WHAT YOU HAVE TO DO
Return the listing word for word, as given.

RAW DATA
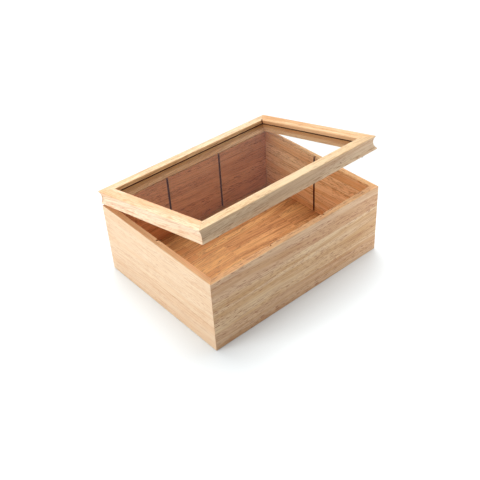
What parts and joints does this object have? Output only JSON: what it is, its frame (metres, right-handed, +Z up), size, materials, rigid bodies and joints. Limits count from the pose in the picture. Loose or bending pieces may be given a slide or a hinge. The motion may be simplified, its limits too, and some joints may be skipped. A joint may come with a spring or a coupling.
{
  "type": "tea box with hinged glass lid",
  "caption": "Low wooden tea box with mitred walls, empty divider slots and a hinged glass-topped lid in a coved frame, standing ajar.",
  "frame": {"origin": "on the table, under the middle of the room that the box takes up with its lid ajar", "axes": "+X along the box to the right, +Y from the front wall to the hinges at the back, +Z up"},
  "size_m": [0.26, 0.206, 0.1597],
  "materials": {
    "rubberwood": "thin satin lacquer over sanded wood",
    "window_glass": "clear polished float glass",
    "hinge_brass": "brass plated, satin",
    "nail_steel": "bright zinc plated",
    "pad_rubber": "soft matt"
  },
  "bodies": {
    "box": {"front_wall": "rubberwood", "back_wall": "rubberwood", "left_wall": "rubberwood", "right_wall": "rubberwood", "bottom_panel": "rubberwood", "hinge_box_screws": "hinge_brass", "left_hinge_box_leaf": "hinge_brass", "right_hinge_box_leaf": "hinge_brass", "left_hinge_pin": "hinge_brass", "right_hinge_pin": "hinge_brass"},
    "lid": {"lid_front_rail": "rubberwood", "lid_back_rail": "rubberwood", "lid_left_rail": "rubberwood", "lid_right_rail": "rubberwood", "glass_pane": "window_glass", "lid_angle_nails": "nail_steel", "lid_pads": "pad_rubber", "hinge_lid_screws": "hinge_brass", "left_hinge_lid_leaf": "hinge_brass", "right_hinge_lid_leaf": "hinge_brass"}
  },
  "joints": [
    {"name": "lid_hinge", "type": "hinge", "parent": "box", "child": "lid", "pos_m": [0, 0.09762, 0.09575], "axis": [-1, 0, 0], "range_deg": [-13.5, 86]}
  ]
}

FULL ANSWER
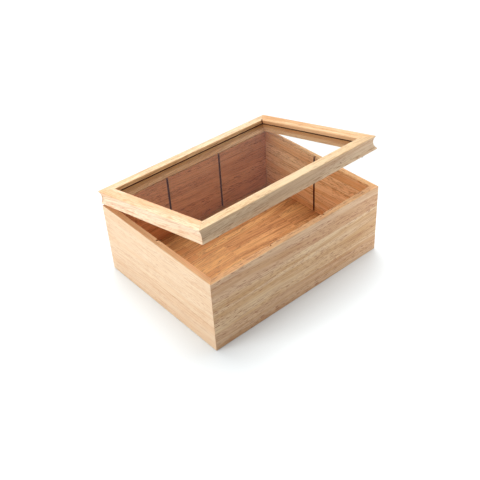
What parts and joints does this object have? Output only JSON: what it is, its frame (metres, right-handed, +Z up), size, materials, rigid bodies and joints. Limits count from the pose in the picture. Loose or bending pieces may be given a slide or a hinge. The motion may be simplified, its limits too, and some joints may be skipped. A joint may come with a spring or a coupling.
{
  "type": "tea box with hinged glass lid",
  "caption": "Low wooden tea box with mitred walls, empty divider slots and a hinged glass-topped lid in a coved frame, standing ajar.",
  "frame": {"origin": "on the table, under the middle of the room that the box takes up with its lid ajar", "axes": "+X along the box to the right, +Y from the front wall to the hinges at the back, +Z up"},
  "size_m": [0.26, 0.206, 0.1597],
  "materials": {
    "rubberwood": "thin satin lacquer over sanded wood",
    "window_glass": "clear polished float glass",
    "hinge_brass": "brass plated, satin",
    "nail_steel": "bright zinc plated",
    "pad_rubber": "soft matt"
  },
  "bodies": {
    "box": {"front_wall": "rubberwood", "back_wall": "rubberwood", "left_wall": "rubberwood", "right_wall": "rubberwood", "bottom_panel": "rubberwood", "hinge_box_screws": "hinge_brass", "left_hinge_box_leaf": "hinge_brass", "right_hinge_box_leaf": "hinge_brass", "left_hinge_pin": "hinge_brass", "right_hinge_pin": "hinge_brass"},
    "lid": {"lid_front_rail": "rubberwood", "lid_back_rail": "rubberwood", "lid_left_rail": "rubberwood", "lid_right_rail": "rubberwood", "glass_pane": "window_glass", "lid_angle_nails": "nail_steel", "lid_pads": "pad_rubber", "hinge_lid_screws": "hinge_brass", "left_hinge_lid_leaf": "hinge_brass", "right_hinge_lid_leaf": "hinge_brass"}
  },
  "joints": [
    {"name": "lid_hinge", "type": "hinge", "parent": "box", "child": "lid", "pos_m": [0, 0.09762, 0.09575], "axis": [-1, 0, 0], "range_deg": [-13.5, 86]}
  ]
}